Peter Lilley was a frontbench minister in government from 1992 until 1997, the Secretary of State for Social Security, after two years as Secretary of State for Trade and Industry.

Constituency profile 
Workless claimants (registered jobseekers) were in November 2012 significantly lower than the national average of 3.8%, at 1.9% of the population based on a statistical compilation by The Guardian. The seat voted decisively to remain in the European Union in the 2016 Referendum, estimated at 62.2%.

Boundary changes 

1885–1918: The Municipal Borough of St Albans, the Sessional Divisions of Barnet and St Albans and parts of the Sessional Divisions of Watford, Hertford and Dacorum.

As well from the Borough of St Albans, the seat included the towns of Harpenden, Hatfield and Chipping Barnet.

1918–1945: The Municipal Borough of St Albans, the Urban Districts of Barnet and East Barnet Valley, the Rural Districts of Barnet and Hatfield, and the Rural District of St Albans civil parishes of Sandridge Rural, St Michael Rural, St Peter Rural, and St Stephen.

North-western parts, including Harpenden, transferred to the new Hemel Hempstead Division. South-western corner (Aldenham) transferred to Watford.

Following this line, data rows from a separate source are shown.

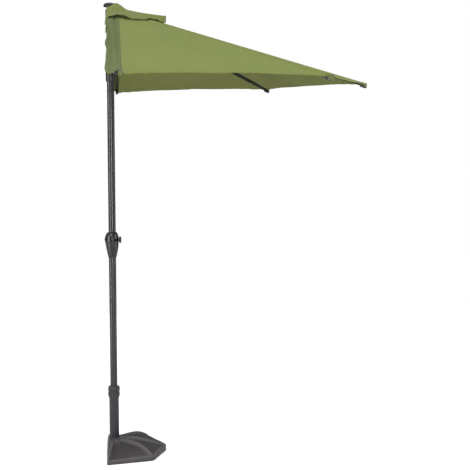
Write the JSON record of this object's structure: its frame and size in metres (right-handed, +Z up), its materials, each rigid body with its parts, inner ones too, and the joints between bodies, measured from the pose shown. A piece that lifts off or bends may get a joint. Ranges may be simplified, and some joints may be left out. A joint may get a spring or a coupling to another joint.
{
  "type": "patio umbrella with base",
  "caption": "Crank-operated half parasol that stands flat against a wall, with a weighted half-octagon base and a folding ribbed canopy with a vent.",
  "frame": {"origin": "on the floor, on the mast's axis, at the underside of the foot below the stand tube", "axes": "+Z up along the mast; +X away from the wall, the way the half canopy projects; +Y along the wall"},
  "size_m": [1.4194, 2.6828, 2.405],
  "materials": {
    "base_composite": "rough cast composite",
    "cover_plastic": "matt",
    "ballast_mix": "rough",
    "zinc_steel": "zinc plated",
    "foot_rubber": "matt",
    "black_plastic": "fine satin",
    "coated_steel": "satin powder coat",
    "nylon": "natural",
    "rib_steel": "satin powder coat",
    "canopy_cloth": "woven polyester"
  },
  "bodies": {
    "base": {"base_shell": "base_composite", "base_plate": "cover_plastic", "ballast": "ballast_mix", "plate_screws": "zinc_steel", "base_feet": "foot_rubber", "fill_plug": "black_plastic", "tube_anchor": "coated_steel", "anchor_screws": "zinc_steel", "stand_tube": "coated_steel"},
    "collar": {"clamp_collar": "black_plastic"},
    "bush": {"pole_bush": "cover_plastic"},
    "mast": {"lower_pole": "coated_steel", "pole_foot": "cover_plastic", "upper_pole": "coated_steel", "housing_front": "black_plastic", "housing_rear": "black_plastic", "housing_screws": "zinc_steel", "shaft_bushes": "nylon", "top_hub": "black_plastic", "hub_pins": "zinc_steel", "hub_screws": "zinc_steel", "pulley_pin": "zinc_steel", "finial_cap": "black_plastic", "vent_canopy": "canopy_cloth", "vent_clip": "black_plastic"},
    "crank": {"cord_spool": "nylon", "crank_shaft": "zinc_steel", "brake_spring": "zinc_steel", "crank_arm": "black_plastic", "knob_pin": "zinc_steel"},
    "knob": {"crank_knob": "black_plastic"},
    "pulley": {"pulley": "nylon"},
    "runner": {"runner": "black_plastic", "runner_pins": "zinc_steel"},
    "rib_1": {"rib_1": "rib_steel", "rib_tip_1": "black_plastic", "rib_rivet_1": "zinc_steel", "canopy_panel_1": "canopy_cloth"},
    "stretcher_1": {"stretcher_1": "rib_steel"},
    "rib_2": {"rib_2": "rib_steel", "rib_tip_2": "black_plastic", "rib_rivet_2": "zinc_steel", "canopy_panel_2": "canopy_cloth"},
    "stretcher_2": {"stretcher_2": "rib_steel"},
    "rib_3": {"rib_3": "rib_steel", "rib_tip_3": "black_plastic", "rib_rivet_3": "zinc_steel", "canopy_panel_3": "canopy_cloth"},
    "stretcher_3": {"stretcher_3": "rib_steel"},
    "rib_4": {"rib_4": "rib_steel", "rib_tip_4": "black_plastic", "rib_rivet_4": "zinc_steel", "canopy_panel_4": "canopy_cloth"},
    "stretcher_4": {"stretcher_4": "rib_steel"},
    "rib_5": {"rib_5": "rib_steel", "rib_tip_5": "black_plastic", "rib_rivet_5": "zinc_steel", "canopy_panel_5": "canopy_cloth"},
    "stretcher_5": {"stretcher_5": "rib_steel"}
  },
  "joints": [
    {"name": "collar_twist", "type": "hinge", "parent": "base", "child": "collar", "pos_m": [0, 0, 0.34], "axis": [0, 0, 1], "range_deg": [0, 180]},
    {"name": "pole_turn", "type": "hinge", "parent": "base", "child": "bush", "pos_m": [0, 0, 0.34], "axis": [0, 0, 1], "range_deg": [-90, 90]},
    {"name": "pole_lift", "type": "slide", "parent": "bush", "child": "mast", "axis": [0, 0, 1], "range_m": [0, 0.25]},
    {"name": "runner_slide", "type": "slide", "parent": "mast", "child": "runner", "axis": [0, 0, 1], "range_m": [-0.7575, 0]},
    {"name": "rib_fold_1", "type": "hinge", "parent": "mast", "child": "rib_1", "pos_m": [0.038, -0.03, 2.35], "axis": [1, 0, 0], "range_deg": [0, 70.15], "deforming": ["canopy_panel_1"]},
    {"name": "rib_fold_2", "type": "hinge", "parent": "mast", "child": "rib_2", "pos_m": [0.05921, -0.02121, 2.35], "axis": [0.7071, 0.7071, 0], "range_deg": [0, 70.15], "deforming": ["canopy_panel_2"]},
    {"name": "rib_fold_3", "type": "hinge", "parent": "mast", "child": "rib_3", "pos_m": [0.068, 0, 2.35], "axis": [0, 1, 0], "range_deg": [0, 70.15], "deforming": ["canopy_panel_3", "vent_canopy", "vent_clip"]},
    {"name": "rib_fold_4", "type": "hinge", "parent": "mast", "child": "rib_4", "pos_m": [0.05921, 0.02121, 2.35], "axis": [-0.7071, 0.7071, 0], "range_deg": [0, 70.15], "deforming": ["canopy_panel_4"]},
    {"name": "rib_fold_5", "type": "hinge", "parent": "mast", "child": "rib_5", "pos_m": [0.038, 0.03, 2.35], "axis": [-1, 0, 0], "range_deg": [0, 70.15], "deforming": ["canopy_panel_5"]},
    {"name": "stretcher_fold_1", "type": "hinge", "parent": "runner", "child": "stretcher_1", "pos_m": [0.038, -0.033, 2.05], "axis": [1, 0, 0], "range_deg": [-69.39, 0]},
    {"name": "stretcher_fold_2", "type": "hinge", "parent": "runner", "child": "stretcher_2", "pos_m": [0.06134, -0.02334, 2.05], "axis": [0.7071, 0.7071, 0], "range_deg": [-69.39, 0]},
    {"name": "stretcher_fold_3", "type": "hinge", "parent": "runner", "child": "stretcher_3", "pos_m": [0.071, 0, 2.05], "axis": [0, 1, 0], "range_deg": [-69.39, 0]},
    {"name": "stretcher_fold_4", "type": "hinge", "parent": "runner", "child": "stretcher_4", "pos_m": [0.06134, 0.02334, 2.05], "axis": [-0.7071, 0.7071, 0], "range_deg": [-69.39, 0]},
    {"name": "stretcher_fold_5", "type": "hinge", "parent": "runner", "child": "stretcher_5", "pos_m": [0.038, 0.033, 2.05], "axis": [-1, 0, 0], "range_deg": [-69.39, 0]},
    {"name": "crank_turn", "type": "hinge", "parent": "mast", "child": "crank", "pos_m": [0, 0, 1.158], "axis": [1, 0, 0], "range_deg": [-3617.8, 0]},
    {"name": "knob_fold", "type": "hinge", "parent": "crank", "child": "knob", "pos_m": [0.0431, -0.062, 1.158], "axis": [0, 0, 1], "range_deg": [-90, 0]},
    {"name": "pulley_turn", "type": "hinge", "parent": "mast", "child": "pulley", "pos_m": [0.0125, 0, 2.3765], "axis": [0, 1, 0], "range_deg": [-3617.8, 0]}
  ],
  "couplings": [
    {"joint": "rib_fold_1", "follows": "runner_slide", "rad_per_m": -1.6152},
    {"joint": "rib_fold_2", "follows": "runner_slide", "rad_per_m": -1.6152},
    {"joint": "rib_fold_3", "follows": "runner_slide", "rad_per_m": -1.6152},
    {"joint": "rib_fold_4", "follows": "runner_slide", "rad_per_m": -1.6152},
    {"joint": "rib_fold_5", "follows": "runner_slide", "rad_per_m": -1.6152},
    {"joint": "stretcher_fold_1", "follows": "runner_slide", "rad_per_m": 1.5976},
    {"joint": "stretcher_fold_2", "follows": "runner_slide", "rad_per_m": 1.5976},
    {"joint": "stretcher_fold_3", "follows": "runner_slide", "rad_per_m": 1.5976},
    {"joint": "stretcher_fold_4", "follows": "runner_slide", "rad_per_m": 1.5976},
    {"joint": "stretcher_fold_5", "follows": "runner_slide", "rad_per_m": 1.5976},
    {"joint": "crank_turn", "follows": "runner_slide", "rad_per_m": 83.333},
    {"joint": "pulley_turn", "follows": "runner_slide", "rad_per_m": 83.333}
  ]
}
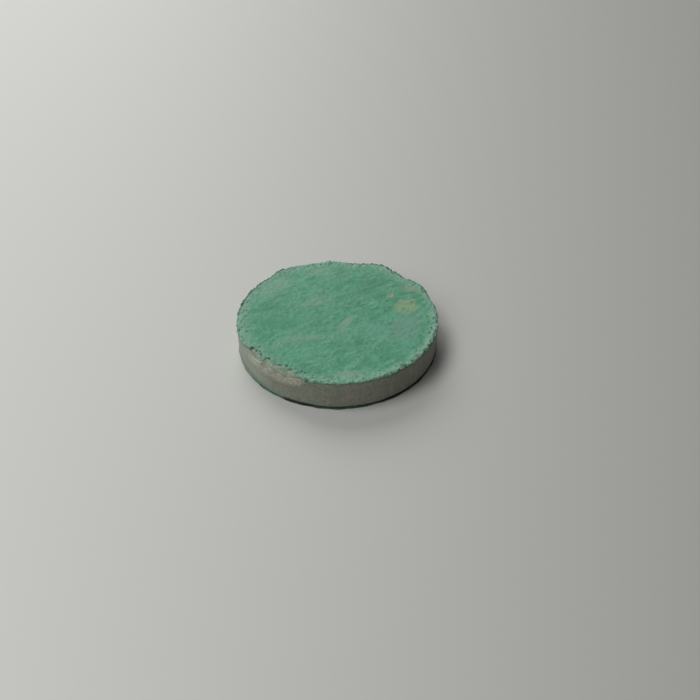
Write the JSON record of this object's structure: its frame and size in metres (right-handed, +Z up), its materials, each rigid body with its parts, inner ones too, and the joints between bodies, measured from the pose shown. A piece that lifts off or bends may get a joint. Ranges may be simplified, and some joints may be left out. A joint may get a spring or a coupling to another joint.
{
  "type": "air stone",
  "caption": "Flat round air stone: bonded porous stone plates over an air gallery, green coated faces, sealed grey rim and a flush inlet bush.",
  "frame": {"origin": "middle of the underside, on the surface that the disc rests on", "axes": "+Z up through the disc's thickness, +Y towards the air inlet in the rim, +X to the right seen from the front"},
  "size_m": [0.0503, 0.0502, 0.0085],
  "materials": {
    "upper_coat": "matt green mineral coat, brushed on, worn and stained",
    "lower_coat": "matt green mineral coat",
    "stone": "open grained tan grey stone",
    "rim_skin": "smooth matt grey sealing skin",
    "bond_adhesive": "set resin adhesive",
    "bush_plastic": "moulded dark grey plastic",
    "seal_rubber": "matt black rubber"
  },
  "bodies": {
    "root": {"top_face_coat": "upper_coat", "upper_stone_plate": "stone", "plate_bond_layer": "bond_adhesive", "lower_stone_plate": "stone", "bottom_face_coat": "lower_coat", "side_seal_band": "rim_skin", "inlet_bush": "bush_plastic", "bush_seal_ring": "seal_rubber"}
  },
  "joints": []
}
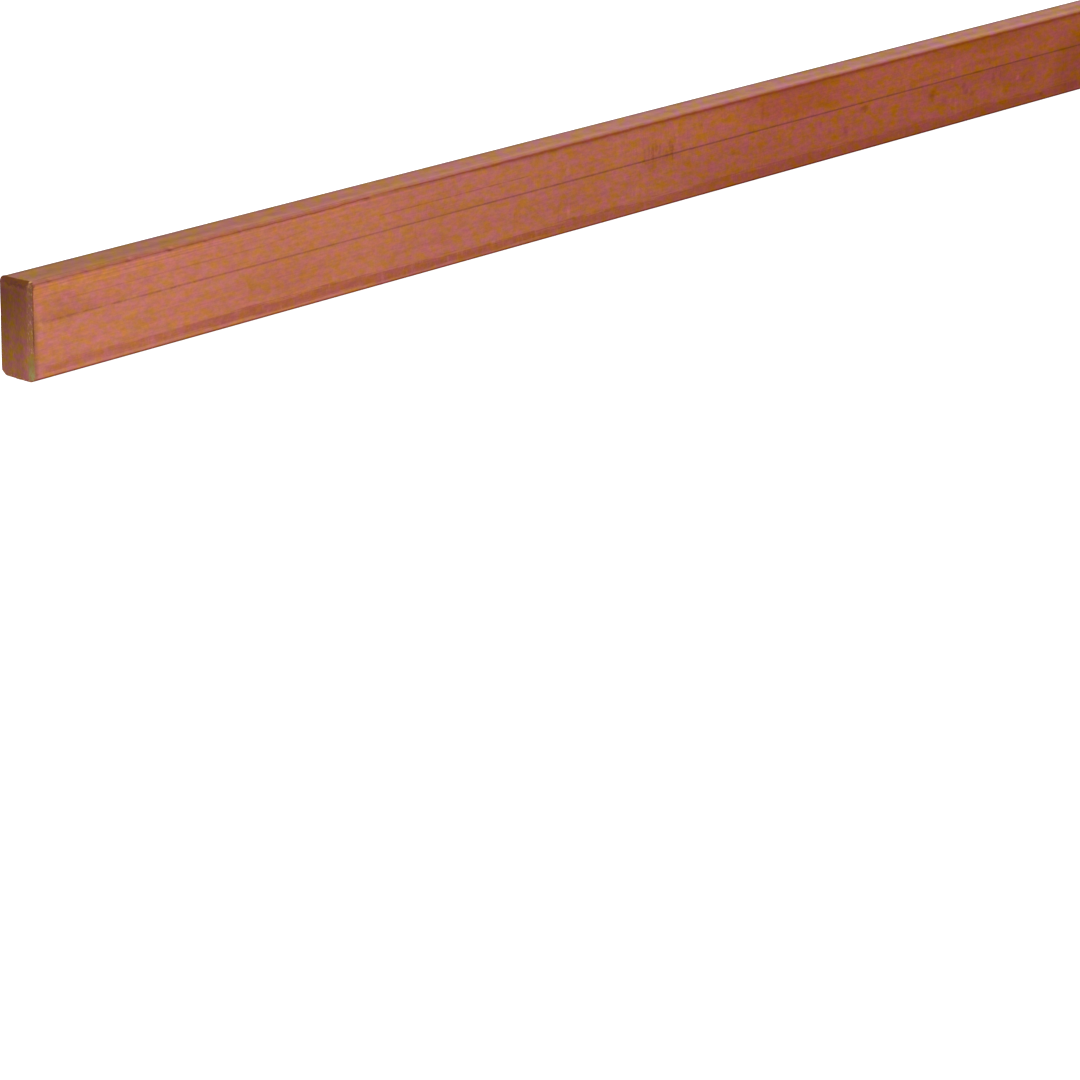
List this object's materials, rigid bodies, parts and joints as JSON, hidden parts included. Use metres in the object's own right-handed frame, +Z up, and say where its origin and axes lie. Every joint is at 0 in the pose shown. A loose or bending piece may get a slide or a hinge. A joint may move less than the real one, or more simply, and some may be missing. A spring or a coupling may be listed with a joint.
{
  "type": "copper busbar",
  "caption": "Solid rectangular copper bar with rounded long edges and plain sawn ends, for carrying heavy current in switchgear and distribution boards.",
  "frame": {"origin": "middle of the narrow face that the bar stands on", "axes": "+X along the bar, +Y through its thickness, +Z up its width"},
  "size_m": [1, 0.01, 0.02],
  "materials": {
    "bare_copper": "mill-finish bare copper, hard drawn, dulled by handling and air"
  },
  "bodies": {
    "root": {"busbar": "bare_copper"}
  },
  "joints": []
}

1945–1950: The Municipal Borough of St Albans, the Urban District of Welwyn Garden City, the Rural District of Hatfield, and the Rural District of St Albans civil parishes of Sandridge Rural, St Michael Rural, St Peter Rural, and St Stephen.

The Urban Districts of Barnet and East Barnet (formerly East Barnet Valley) and the Rural District of Elstree (formerly Barnet) formed the new Barnet Division. The Urban District of Welwyn Garden City had been formed as a separate local authority which had previously been partly in the Hitchin Division.  Other marginal changes as a result of changes to local authority boundaries.

1950–1955: The Municipal Borough of St Albans, the Urban District of Welwyn Garden City, the Rural District of Welwyn, and the Rural District of St Albans civil parishes of Sandridge Rural, St Michael Rural, St Peter Rural, St Stephen, and Wheathampstead.

The Rural District of Welwyn was transferred from Hitchin and the parish of Wheathampstead from Hemel Hempstead.  The Rural District of Hatfield was transferred to Barnet.

1955–1974: The Municipal Borough of St Albans, and in the Rural District of St Albans the civil parishes of Colney Heath, London Colney, Sandridge Rural, St Michael Rural, St Stephen, and Wheathampstead.

The Urban District of Welwyn Garden City and the Rural District of Welwyn transferred to Hertford.  (The parish of St Peter Rural had been divided into the parishes of Colney Heath and London Colney).

1974–1983: The Municipal Borough of St Albans, the Urban District of Harpenden, and in the Rural District of St Albans the civil parishes of Harpenden Rural, Redbourn, St Michael Rural, Sandridge, and Wheathampstead.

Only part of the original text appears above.